The Eagles Ballroom — Spokane’s Summer of ’68

A rock ‘n’ roll venue opens for the counterculture in Spokane

It was not a headline in the Spokesman-Review, nor was it announced during the nightly news on KXLY, or on any of the other Spokane television or radio stations. But for Spokane’s hip community, that is, the hippies that were a visibly growing sub-culture in town, were aware that a new dance venue was soon to appear in town. The first ad for the new music venue appeared in the May 24, 1968 issue of the Spokane Natural.

The Eagles Ballroom opened the following month featuring for its first show the Seattle rock ‘n’ roll band Easy Chair as the headliner. In addition local bands Tendergreen and United States of Mind played the same night. Two of the members of the United States of Mind were the Eagles Ballroom owner’s, Ron Bodvin and his business partner Joe Felice.  The address of the venue was South 174 Howard Street, in a building just north of 2nd Avenue. The small ballroom inside had been vacant since 1961 when the Fraternal Order of Eagles Temple, Aerie #2, that had been there since at least the 1930s, pulled up stakes and headed for a new location. Earlier that year the dynamic commercial duo of Felice and Bodvin had also opened the Flower Pot Downtown Trading Company at North 123 ½ Washington Street selling Incense, posters, jewelry, and beads. The shop’s wares included the stuff the Spokane Police Department did not like to see sold at all, let alone sold openly in a public store in downtown Spokane, the paraphernalia of the pot smoking hippies: hookah pipes, cigarette papers, roach holders (a clip for holding marijuana cigarettes when they burned down too small to hold with fingers). They also sold items the establishment did not want them to be selling: underground counter-culture publications such as the Berkley Barb, The Other, The Spokane Natural, and Seattle’s Helix. These underground, counter-culture, anti-establishment, subversive newspapers featured stories about drugs, sex, and rock ‘n’ roll. About the same time they opened the Eagles Ballroom, Felice and Bodvin moved the Flower Pot to a new location at Browne and Main around the corner from the Vanguard Bookstore, along with another two new hip community commercial enterprises, the EMF Coffeehouse and Head, Joe Wilson’s and Les Clinkenbeard’s record store. Natural Editor Nobbs renamed the hippie enterprises Spokane’s Hip Independent Traders, or S.H.I.T for short.

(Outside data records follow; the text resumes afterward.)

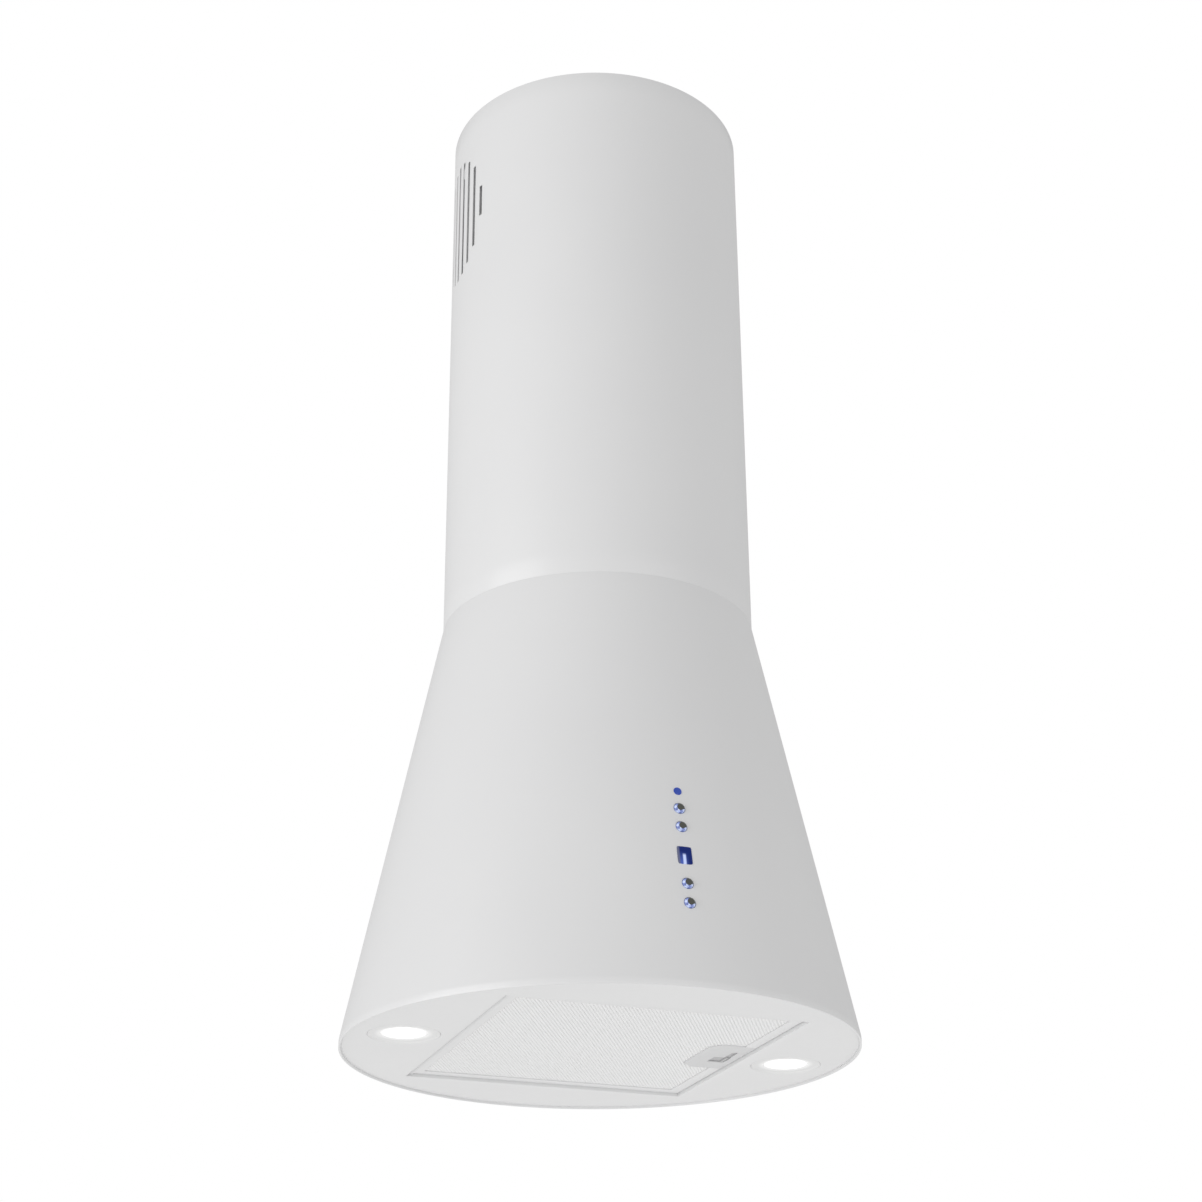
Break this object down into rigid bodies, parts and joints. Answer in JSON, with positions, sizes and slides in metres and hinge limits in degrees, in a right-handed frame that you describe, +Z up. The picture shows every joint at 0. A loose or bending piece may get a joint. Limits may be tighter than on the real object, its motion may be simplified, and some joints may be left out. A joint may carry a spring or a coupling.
{
  "type": "island range hood",
  "caption": "Hanging cooker hood: flared round canopy under a telescopic round cover, with a hinged grease filter, two lamps, push buttons and a blower inside.",
  "frame": {"origin": "centre of the ceiling plate's top face, where the hood is fixed to the ceiling", "axes": "+Z up through the duct, -Y towards the controls on the front of the canopy, +X to the right seen from the front"},
  "size_m": [0.39, 0.3898, 0.812],
  "materials": {
    "white_coat": "glossy white powder coat",
    "inner_coat": "satin white coat",
    "steel": "galvanised sheet",
    "screw": "zinc plated",
    "black_plastic": "moulded black",
    "grey_plastic": "moulded grey",
    "cap_plastic": "smooth",
    "motor_paint": "satin black",
    "core_iron": "laminated iron",
    "rubber": "matt",
    "lamp_ring": "satin white",
    "lamp_lens": "frosted",
    "board": "solder mask",
    "cast": "die cast",
    "display": "backlit window",
    "blue_lens": "clear blue",
    "filter_coat": "satin white coat",
    "mesh_coat": "white coated mesh",
    "mesh_metal": "expanded mesh",
    "latch_grey": "satin grey",
    "impeller_metal": "rolled sheet",
    "crystal": "faceted clear"
  },
  "bodies": {
    "ceiling_mount": {"ceiling_plate": "steel", "upper_upright_1": "steel", "upper_upright_2": "steel", "upper_upright_3": "steel", "upper_upright_4": "steel", "inner_cover": "inner_coat", "inner_cover_brackets": "steel", "mount_fasteners": "screw"},
    "filter": {"filter_frame": "filter_coat", "filter_mesh": "mesh_coat", "filter_core": "mesh_metal", "latch_well": "latch_grey", "latch_spring": "screw"},
    "latch": {"latch_slider": "latch_grey"},
    "fan": {"impeller": "impeller_metal", "motor_shaft": "screw", "motor_rotor": "core_iron"},
    "left_flap": {"flap_left": "black_plastic"},
    "right_flap": {"flap_right": "black_plastic"},
    "push_button_1": {"button_1": "crystal"},
    "push_button_2": {"button_2": "crystal"},
    "push_button_3": {"button_3": "crystal"},
    "push_button_4": {"button_4": "crystal"},
    "hood": {"canopy_shell": "white_coat", "canopy_top_plate": "steel", "lower_upright_1": "steel", "lower_upright_2": "steel", "lower_upright_3": "steel", "lower_upright_4": "steel", "outer_cover": "white_coat", "outlet_spigot": "black_plastic", "flap_pin": "screw", "outlet_transition": "steel", "scroll_wrapper": "steel", "scroll_side_front": "steel", "scroll_side_back": "steel", "motor_can": "motor_paint", "motor_bearings": "screw", "motor_stator": "core_iron", "motor_bracket": "steel", "motor_grommets": "rubber", "chassis_screws": "screw", "control_box": "grey_plastic", "control_box_cover": "grey_plastic", "capacitor": "cap_plastic", "cable_gland": "grey_plastic", "bottom_panel": "white_coat", "panel_brackets": "steel", "filter_seat": "steel", "lamp_bezel_left": "lamp_ring", "lamp_bezel_right": "lamp_ring", "lamp_lens_left": "lamp_lens", "lamp_lens_right": "lamp_lens", "lamp_boards": "board", "lamp_body_left": "cast", "lamp_body_right": "cast", "button_carrier": "black_plastic", "control_board": "board", "display_window": "display", "indicator_lens": "blue_lens"}
  },
  "joints": [
    {"name": "height_adjust", "type": "slide", "parent": "ceiling_mount", "child": "hood", "axis": [0, 0, -1], "range_m": [0, 0.3]},
    {"name": "filter_swing", "type": "hinge", "parent": "hood", "child": "filter", "pos_m": [-0.109, 0, -0.8034], "axis": [0, 1, 0], "range_deg": [0, 80]},
    {"name": "latch_slide", "type": "slide", "parent": "filter", "child": "latch", "axis": [-1, 0, 0], "range_m": [0, 0.005], "stiffness_N_per_m": 600, "deforming": ["latch_spring"]},
    {"name": "fan_spin", "type": "hinge", "parent": "hood", "child": "fan", "pos_m": [0.03, 0, -0.625], "axis": [0, 1, 0], "continuous": true},
    {"name": "left_flap_swing", "type": "hinge", "parent": "hood", "child": "left_flap", "pos_m": [0, 0, -0.448], "axis": [0, 1, 0], "range_deg": [0, 72]},
    {"name": "right_flap_swing", "type": "hinge", "parent": "hood", "child": "right_flap", "pos_m": [0, 0, -0.448], "axis": [0, -1, 0], "range_deg": [0, 72]},
    {"name": "push_1_press", "type": "slide", "parent": "hood", "child": "push_button_1", "axis": [0, 0.9789, -0.2041], "range_m": [0, 0.0012], "stiffness_N_per_m": 900},
    {"name": "push_2_press", "type": "slide", "parent": "hood", "child": "push_button_2", "axis": [0, 0.9789, -0.2041], "range_m": [0, 0.0012], "stiffness_N_per_m": 900},
    {"name": "push_3_press", "type": "slide", "parent": "hood", "child": "push_button_3", "axis": [0, 0.9789, -0.2041], "range_m": [0, 0.0012], "stiffness_N_per_m": 900},
    {"name": "push_4_press", "type": "slide", "parent": "hood", "child": "push_button_4", "axis": [0, 0.9789, -0.2041], "range_m": [0, 0.0012], "stiffness_N_per_m": 900}
  ]
}
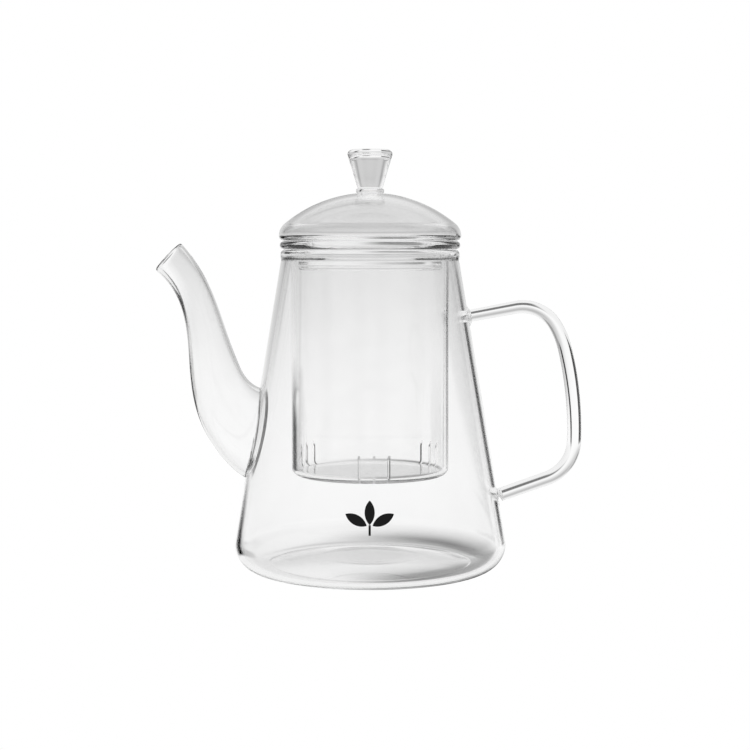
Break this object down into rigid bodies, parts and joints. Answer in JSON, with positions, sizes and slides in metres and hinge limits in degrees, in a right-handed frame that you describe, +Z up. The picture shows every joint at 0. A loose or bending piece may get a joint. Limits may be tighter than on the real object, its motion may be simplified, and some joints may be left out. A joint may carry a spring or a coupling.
{
  "type": "glass teapot",
  "caption": "Conical clear-glass teapot with a curved spout, a bent rod handle, a slotted glass infuser hung from the rim, and a domed lid with a flared knob.",
  "frame": {"origin": "centre of the ring that the pot stands on, on the axis of the pot, which is also the bottom centre of the whole object's box", "axes": "+Z up along the axis of pot, infuser and lid; +X towards the handle; -X towards the spout; the printed mark faces -Y"},
  "size_m": [0.1973, 0.1266, 0.1945],
  "materials": {
    "pot_glass": "clear blown borosilicate, fire-polished",
    "infuser_glass": "clear drawn borosilicate tube, fire-polished, slits left as sawn",
    "lid_glass": "clear blown borosilicate, fire-polished",
    "black_print": "fired black enamel print, smooth"
  },
  "bodies": {
    "pot": {"body_shell": "pot_glass", "spout": "pot_glass", "spout_weld": "pot_glass", "handle_rod": "pot_glass", "handle_upper_weld": "pot_glass", "handle_lower_weld": "pot_glass", "printed_mark": "black_print"},
    "infuser": {"infuser": "infuser_glass"},
    "lid": {"lid_dome": "lid_glass", "lid_collar": "lid_glass", "lid_knob_weld": "lid_glass", "lid_knob": "lid_glass"}
  },
  "joints": [
    {"name": "infuser_lift", "type": "slide", "parent": "pot", "child": "infuser", "axis": [0, 0, 1], "range_m": [0, 0.12]},
    {"name": "lid_lift", "type": "slide", "parent": "infuser", "child": "lid", "axis": [0, 0, 1], "range_m": [0, 0.04]}
  ]
}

That summer the local radio stations, KJRB and KGA, the teenagers listened to Top 40 songs because radio still ruled the music media. Heard at home and in the cars cruising on Riverside Avenue on Friday and Saturday nights are Tighten Up by Archie Bell and the Drells, Mrs. Robinson by Simon & Garfunkel. The Rascals are singing It’s A Beautiful Morning and the annoying by Yummy, Yummy Yummy from the Ohio Express. The Beatles are singing Lady Madonna, and Seattle’s Blue Cheer have a hit with Summertime Blues. How this song could possibly be a hit, Richard Harris is muddling his way through MacArther Park, and Sergio Mendes and Brazil ’66 had a hit with The Look Of Love.

Meanwhile, Felice and Bodvin finally secured a lease on the Eagles Ballroom and are able to open a new rock ‘n’ roll venue.

“The ballroom at Second and Howard was the culmination of the United States of Mind’s half year search for a good location for a psychedelic dancehall. Wending their way through the maze of city codes, inspectors and last-minute details, Eagles was found suitable by 3:30 Friday afternoon; by 8:30 the doors were open for business,” Nobbs said in his article in the Natural.

After entering the building there was seating down the right wall. Towards the back a set of double doors led to a ballroom, and in the back of the ballroom, a balcony with seating. In front was a semi-circular stage jutting out from the wall.

The grand opening of the Eagles Ballroom was set for the weekend, Friday, June 14 and Saturday June 15 with the doors opening at 9 p.m., and including a $2 cover charge to get in. Easy Chair were featured in the first full-page Natural ad with a photo, and the local bands were listed as well. A light show was to be provided by Blind Greek. Light shows are what a band needed now in addition to providing music for dancing. Not only that, Felice provided dance staging and lighting for a Go-Go dancer. Later, in August, Nobb’s published a murky photo in his newspaper of a woman by the name of Cathy go-go dancing in a bikini, her bare skin streaked with Day-Glo paint, cavorting under a black light. Here it is a year after the Summer of Love in San Francisco, and Spokane is getting its very own hippie dance, acid-rock, free-love-for-all rock ‘n’ roll venue. However, this all is freedom hippie attitude also proved to be the Eagles’ downfall.

In July the Natural advertised that music was playing every weekend, including future appearances of Magic Fern, the Time Machine, and Wilson McKinley.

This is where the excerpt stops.